[START OF Supplied material]

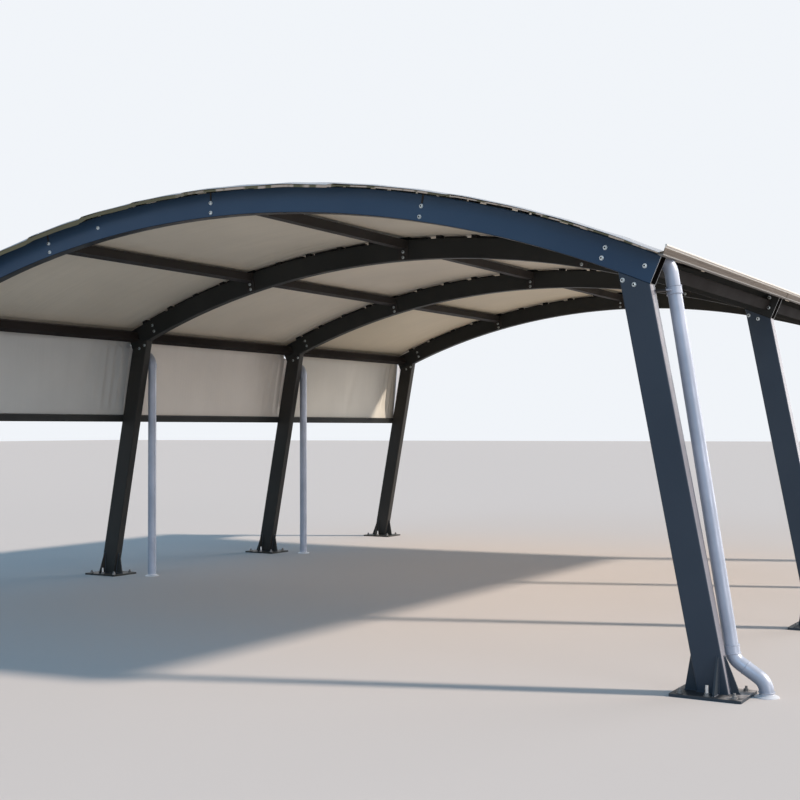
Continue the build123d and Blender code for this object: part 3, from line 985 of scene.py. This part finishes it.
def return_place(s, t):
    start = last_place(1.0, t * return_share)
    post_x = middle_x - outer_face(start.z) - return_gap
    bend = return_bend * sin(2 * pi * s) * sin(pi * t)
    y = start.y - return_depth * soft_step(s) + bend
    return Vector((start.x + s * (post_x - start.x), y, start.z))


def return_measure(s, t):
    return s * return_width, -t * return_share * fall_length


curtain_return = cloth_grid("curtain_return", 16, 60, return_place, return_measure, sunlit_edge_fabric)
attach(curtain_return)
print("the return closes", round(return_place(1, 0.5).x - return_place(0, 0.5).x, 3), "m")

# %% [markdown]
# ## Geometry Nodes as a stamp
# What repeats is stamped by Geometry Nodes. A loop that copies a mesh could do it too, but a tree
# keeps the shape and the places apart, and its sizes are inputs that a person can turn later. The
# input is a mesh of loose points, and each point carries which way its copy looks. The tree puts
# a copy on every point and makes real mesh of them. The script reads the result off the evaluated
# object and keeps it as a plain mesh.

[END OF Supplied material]

Set task
Repeat the data exactly. Leave nothing out.

Exercise answer
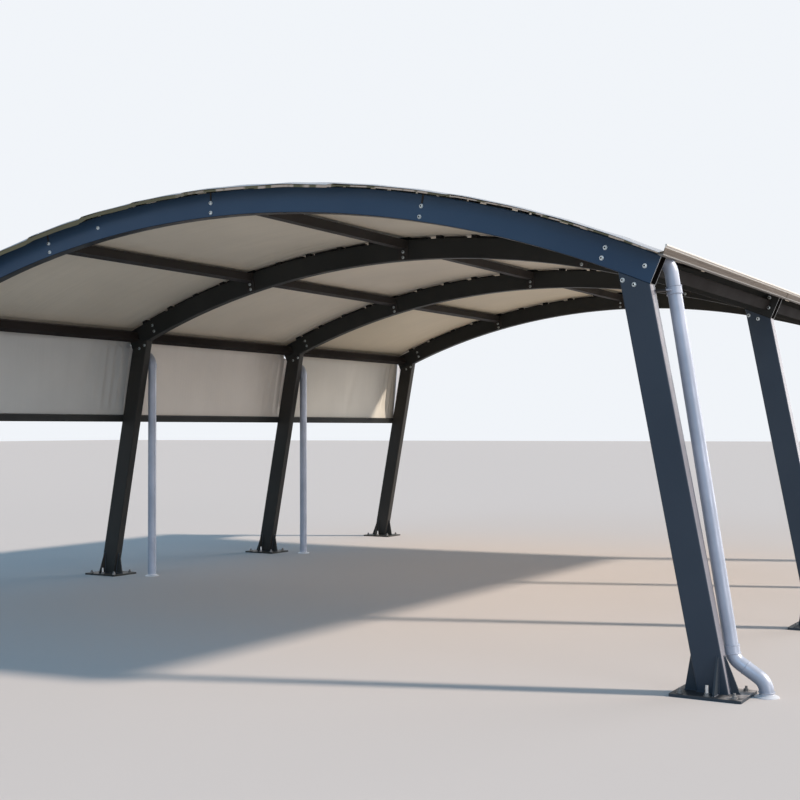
Continue the build123d and Blender code for this object: part 3, from line 985 of scene.py. This part finishes it.
def return_place(s, t):
    start = last_place(1.0, t * return_share)
    post_x = middle_x - outer_face(start.z) - return_gap
    bend = return_bend * sin(2 * pi * s) * sin(pi * t)
    y = start.y - return_depth * soft_step(s) + bend
    return Vector((start.x + s * (post_x - start.x), y, start.z))


def return_measure(s, t):
    return s * return_width, -t * return_share * fall_length


curtain_return = cloth_grid("curtain_return", 16, 60, return_place, return_measure, sunlit_edge_fabric)
attach(curtain_return)
print("the return closes", round(return_place(1, 0.5).x - return_place(0, 0.5).x, 3), "m")

# %% [markdown]
# ## Geometry Nodes as a stamp
# What repeats is stamped by Geometry Nodes. A loop that copies a mesh could do it too, but a tree
# keeps the shape and the places apart, and its sizes are inputs that a person can turn later. The
# input is a mesh of loose points, and each point carries which way its copy looks. The tree puts
# a copy on every point and makes real mesh of them. The script reads the result off the evaluated
# object and keeps it as a plain mesh.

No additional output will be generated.